When DTV came to the mountain, the WWLP-DT transmitter (on VHF channel 11) also took up residence in the control-room area, since there wasn't really room in the main WWLP transmitter room, located behind the master control area and through a small engineering shop. That analog transmitter was, of course, a Comark - as noted, that's the local brand in these parts, and in fact WWLP's site is the closest of all to the factory in Southwick that made transmitters under the Comark, Thomcast and Thales brand names over the years.
With the analog transmitter now silent and gone (and the DTV transmitter having moved into its old space), you'd think this would be a pretty big empty building, and you'd be partially right - except for some storage, there's been no real use made of most of the old office or control-room space here in over a decade. But even before WWLP's studios and offices moved away, there were other tenants here as well: yet another room added on to the building upstairs houses a variety of transmitters for various two-way radio operators and a handful of other broadcasters. Saga's WAQY (102.1) was one of the first tenants up here, and its transmitters have long occupied the upstairs room. For a time, it was home to some lower-powered TV as well: W69AQ (Channel 69) operated here in the 1970s and 1980s to bring some additional sports programming (Red Sox and Bruins) into the market as a translator first of WRLP (Channel 32 in Greenfield, a former semi-satellite of WWLP) and then of Boston's WSBK after the demise of WRLP. Later on, WHTX-LP (Channel 43) broadcast from here as a Univision relay of Hartford's WUVN (Channel 18); it's now silent as well.
One more FM came along later: WPKX (97.9), licensed to Enfield, Connecticut and serving the Springfield market, eventually as part of Clear Channel's FM cluster here. "Kix 97.9" started out from a transmitter in a corner of the upstairs room (you can see the equipment rack at the right side of the photo of the room above), but in recent years has moved into a new space of its own downstairs, just off the old newsroom.
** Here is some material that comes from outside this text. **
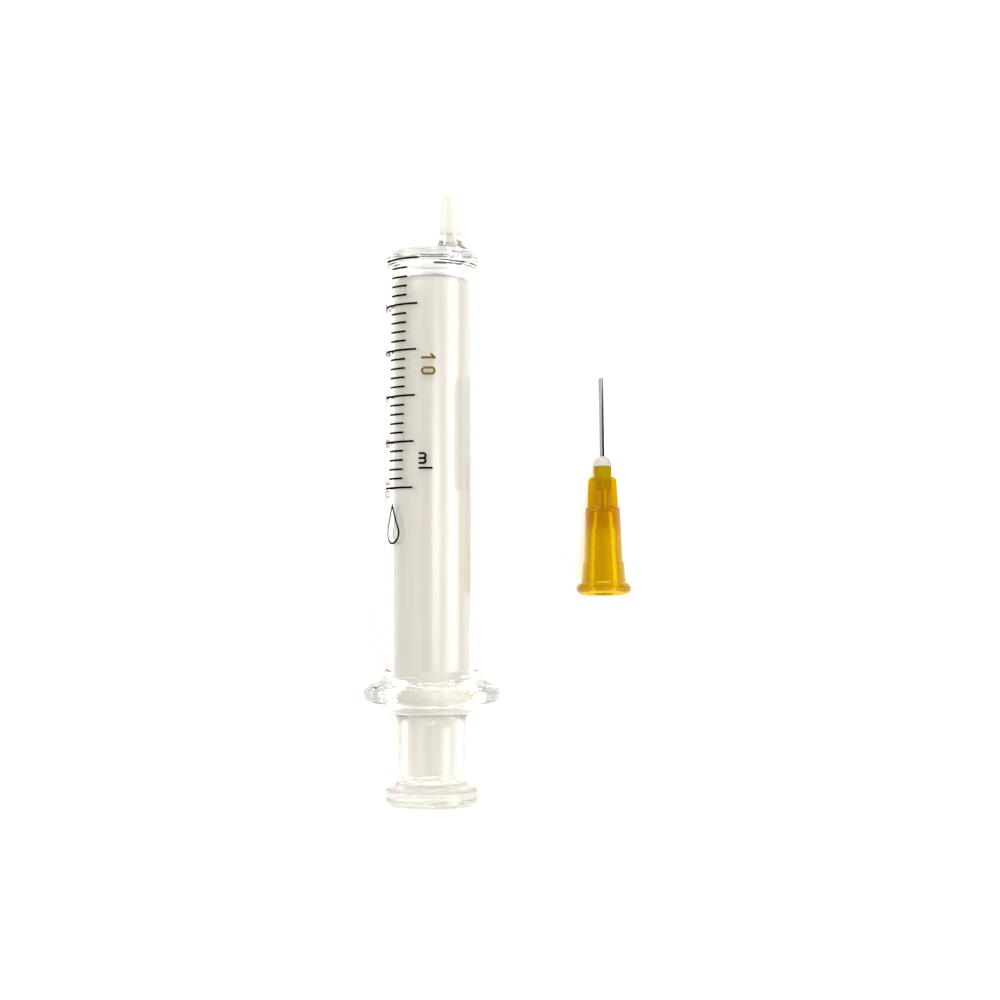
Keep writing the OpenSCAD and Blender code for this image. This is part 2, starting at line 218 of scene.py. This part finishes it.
def bump(tree, height, strength, depth, under=None):
    """Raises a surface by a height that is at most depth, over another bump if there is one."""
    links = {"Height": height}
    if under is not None:
        links["Normal"] = under
    return add_node(tree, "Bump", {"Strength": strength, "Distance": depth}, links).outputs[0]


glass_ior = 1.474
streak_size = (0.0016, 0.05, 0.0016)
wave_size = 0.009
ripple_size = (0.010, 0.0016, 0.010)
flange_reach = 0.003
flange_end = 0.005

borosilicate, tree, output = new_material("borosilicate glass")
place = add_node(tree, "TexCoord").outputs["Object"]
streaks = bump(tree, noise(tree, place, streak_size, 2.0), 0.3, 0.00002)
waves = bump(tree, noise(tree, place, wave_size, 1.0), 0.2, 0.0001, streaks)
split = add_node(tree, "SeparateXYZ", links={"Vector": place})
from_flange = add_node(tree, "Math", {"operation": "ABSOLUTE"}, {0: split.outputs["Y"]})
on_flange = ramp(tree, from_flange.outputs[0], flange_reach, flange_end, 1.0, 0.0)
ripple_height = times(tree, noise(tree, place, ripple_size, 2.0), on_flange)
ripples = bump(tree, ripple_height, 1.0, 0.0010, waves)
surface = add_node(tree, "BsdfPrincipled", {
    "Base Color": linear("#ffffff"),
    "Roughness": 0.0,
    "IOR": glass_ior,
    "Transmission Weight": 1.0,
}, {"Normal": ripples})
tree.links.new(surface.outputs[0], output.inputs["Surface"])
finish_with(borosilicate, cad["barrel"])


# ---------------------------------------------------------------- nozzle
# A solid glass cone sealed to the closed end, off the axis. Its taper is ground to fit a needle hub, so it is
# matt and ivory white, while the sealed root stays clear.

taper_start = 0.0957
grinding_blur = 0.0004
nozzle_grit_size = 0.00025

ground_nozzle, tree, output = new_material("ground glass")
place = add_node(tree, "TexCoord").outputs["Object"]
grit = bump(tree, noise(tree, place, nozzle_grit_size, 2.0), 0.3, 0.00004)
split = add_node(tree, "SeparateXYZ", links={"Vector": place})
clear_root = ramp(tree, split.outputs["Y"], taper_start + grinding_blur, taper_start - grinding_blur,
                  0.0, 1.0)
surface = add_node(tree, "BsdfPrincipled", {
    "Base Color": linear("#e8e6e0"),
    "IOR": glass_ior,
}, {
    "Roughness": ramp(tree, clear_root, 0.0, 1.0, 0.5, 0.15),
    "Transmission Weight": ramp(tree, clear_root, 0.0, 1.0, 0.6, 0.9),
    "Normal": grit,
})
tree.links.new(surface.outputs[0], output.inputs["Surface"])
finish_with(ground_nozzle, cad["nozzle"])


# ---------------------------------------------------------------- scale and marks
# Vitreous enamel, printed on the tube through a screen and fired, so that it bites into the glass. The scale
# is brown-black, and the capacity mark a dull olive amber.

def blend(tree, share, first, second):
    """A colour between two hex colours, all the first where the share is 0."""
    settings = {"data_type": "RGBA", 6: linear(first), 7: linear(second)}
    return add_node(tree, "Mix", settings, {0: share}).outputs[2]


def fired_enamel(name, thick_colour, thin_colour):
    """Dull enamel that runs thinner in patches, as a screened print does."""
    material, tree, output = new_material(name)
    place = add_node(tree, "TexCoord").outputs["Object"]
    patches = noise(tree, place, patch_size, 3.0)
    surface = add_node(tree, "BsdfPrincipled", {"Roughness": 0.5, "IOR": 1.52, "Specular IOR Level": 0.0},
                       {"Base Color": blend(tree, patches, thick_colour, thin_colour)})
    tree.links.new(surface.outputs[0], output.inputs["Surface"])
    return material


patch_size = 0.0008

brown_enamel = fired_enamel("fired brown enamel", "#050302", "#160e08")
amber_enamel = fired_enamel("fired amber enamel", "#574708", "#6f5c1a")
finish_with(brown_enamel, cad["scale_major_lines"], cad["scale_minor_lines"], cad["scale_numerals"],
            cad["unit_mark"], cad["drop_mark"])
finish_with(amber_enamel, cad["capacity_mark"])


# ---------------------------------------------------------------- plunger
# One hollow sealed piece of borosilicate glass. The body is ground to the bore with fine grit and looks like
# frosted milk glass, while the waisted neck and the thumb disc are left clear from the flame.

axis_height = 0.01015
ground_end = -0.0040
ground_blur = 0.0002
skin_start, skin_end = 0.0072, 0.0078
plunger_grit_size = 0.0002

ground_plunger, tree, output = new_material("ground borosilicate glass")
place = add_node(tree, "TexCoord").outputs["Object"]
on_axis = add_node(tree, "Mapping", {"Location": (0, 0, -axis_height)}, {"Vector": place})
split = add_node(tree, "SeparateXYZ", links={"Vector": on_axis.outputs[0]})
across = add_node(tree, "CombineXYZ", links={"X": split.outputs["X"], "Z": split.outputs["Z"]})
from_axis = add_node(tree, "VectorMath", {"operation": "LENGTH"}, {0: across.outputs[0]})
outer_skin = ramp(tree, from_axis.outputs["Value"], skin_start, skin_end, 0.0, 1.0)
body = ramp(tree, split.outputs["Y"], ground_end - ground_blur, ground_end + ground_blur, 0.0, 1.0)
ground = times(tree, outer_skin, body)
grit_height = times(tree, noise(tree, place, plunger_grit_size, 2.0), ground)
surface = add_node(tree, "BsdfPrincipled", {"IOR": glass_ior}, {
    "Base Color": blend(tree, ground, "#f0efec", "#f1ece4"),
    "Roughness": ramp(tree, ground, 0.0, 1.0, 0.10, 0.6),
    "Transmission Weight": ramp(tree, ground, 0.0, 1.0, 0.92, 0.25),
    "Normal": bump(tree, grit_height, 0.3, 0.00003),
})
tree.links.new(surface.outputs[0], output.inputs["Surface"])
finish_with(ground_plunger, cad["plunger"])


# ---------------------------------------------------------------- needle hub
# Injection-moulded polypropylene, tinted amber so that the gauge is told by its colour. It soaks up blue
# light, so the thick ribbed part looks orange and the thin socket and nose yellow. The end face is matt.

peel_size = 0.0006
ribs_start, ribs_end = 0.0325, 0.0365
nose_start, nose_end = 0.0445, 0.0455
end_face_edge, end_face_full = -0.90, -0.96

amber_polypropylene, tree, output = new_material("amber polypropylene")
coordinates = add_node(tree, "TexCoord")
place = coordinates.outputs["Object"]
peel = bump(tree, noise(tree, place, peel_size, 2.0), 0.2, 0.00003)
facing = add_node(tree, "SeparateXYZ", links={"Vector": coordinates.outputs["Normal"]})
end_face = ramp(tree, facing.outputs["Y"], end_face_edge, end_face_full, 0.0, 1.0)
split = add_node(tree, "SeparateXYZ", links={"Vector": place})
above_socket = ramp(tree, split.outputs["Y"], ribs_start, ribs_end, 0.0, 1.0, "SMOOTHSTEP")
below_nose = ramp(tree, split.outputs["Y"], nose_start, nose_end, 1.0, 0.0)
surface = add_node(tree, "BsdfPrincipled", {
    "IOR": 1.49,
    "Specular IOR Level": 0.3,
    "Specular Tint": linear("#e0a020"),
}, {
    "Base Color": blend(tree, times(tree, above_socket, below_nose), "#e2c500", "#d8ac00"),
    "Roughness": ramp(tree, end_face, 0.0, 1.0, 0.1, 0.8),
    "Transmission Weight": ramp(tree, end_face, 0.0, 1.0, 0.8, 0.3),
    "Normal": peel,
})
tree.links.new(surface.outputs[0], output.inputs["Surface"])
dye = add_node(tree, "VolumeAbsorption", {"Color": (0.99, 0.955, 0.0, 1.0), "Density": 800.0})
tree.links.new(dye.outputs[0], output.inputs["Volume"])
finish_with(amber_polypropylene, cad["needle_hub"])


# ---------------------------------------------------------------- adhesive bead
# Two-part epoxy run round the cannula at the hub's nose and cured to a milky dome, with a plug of the same
# glue down in the well.

cloud_size = 0.001

white_epoxy, tree, output = new_material("epoxy")
place = add_node(tree, "TexCoord").outputs["Object"]
surface = add_node(tree, "BsdfPrincipled", {
    "Roughness": 0.3,
    "IOR": 1.55,
    "Transmission Weight": 0.25,
    "Subsurface Weight": 0.3,
    "Subsurface Scale": 0.001,
}, {"Base Color": blend(tree, noise(tree, place, cloud_size, 2.0), "#cbc9c4", "#d7d5d0")})
tree.links.new(surface.outputs[0], output.inputs["Surface"])
finish_with(white_epoxy, cad["adhesive_bead"])


# ---------------------------------------------------------------- cannula
# Drawn stainless steel tube, cut off square and deburred. Drawing leaves very fine lines along it.

line_size = (0.00008, 0.006, 0.00008)

cannula_steel, tree, output = new_material("stainless steel")
place = add_node(tree, "TexCoord").outputs["Object"]
surface = add_node(tree, "BsdfPrincipled", {
    "Base Color": linear("#a6a8ac"),
    "Metallic": 1.0,
}, {"Roughness": ramp(tree, noise(tree, place, line_size, 2.0), 0.0, 1.0, 0.08, 0.20)})
tree.links.new(surface.outputs[0], output.inputs["Surface"])
finish_with(cannula_steel, cad["cannula"])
It won't be there long, though, since Clear Channel is working to move the 97.9 facility south into the Hartford market. And that's pretty much it for the Provin Mountain facility these days - but before we leave the building to the many ghosts who prowl its stairwells and halls, we'll offer one more teaser: shown at right is the much more spacious new facility that WWLP occupied in 2000. This facility is especially notable for what LIN did here not long after taking over the station: in addition to housing WWLP itself, a big portion of the second floor is home to one of LIN's two regional operations hubs, where master-control operators run the programming for not only WWLP but its sister stations in Providence, New Haven/Hartford and Norfolk/Newport News, Virginia.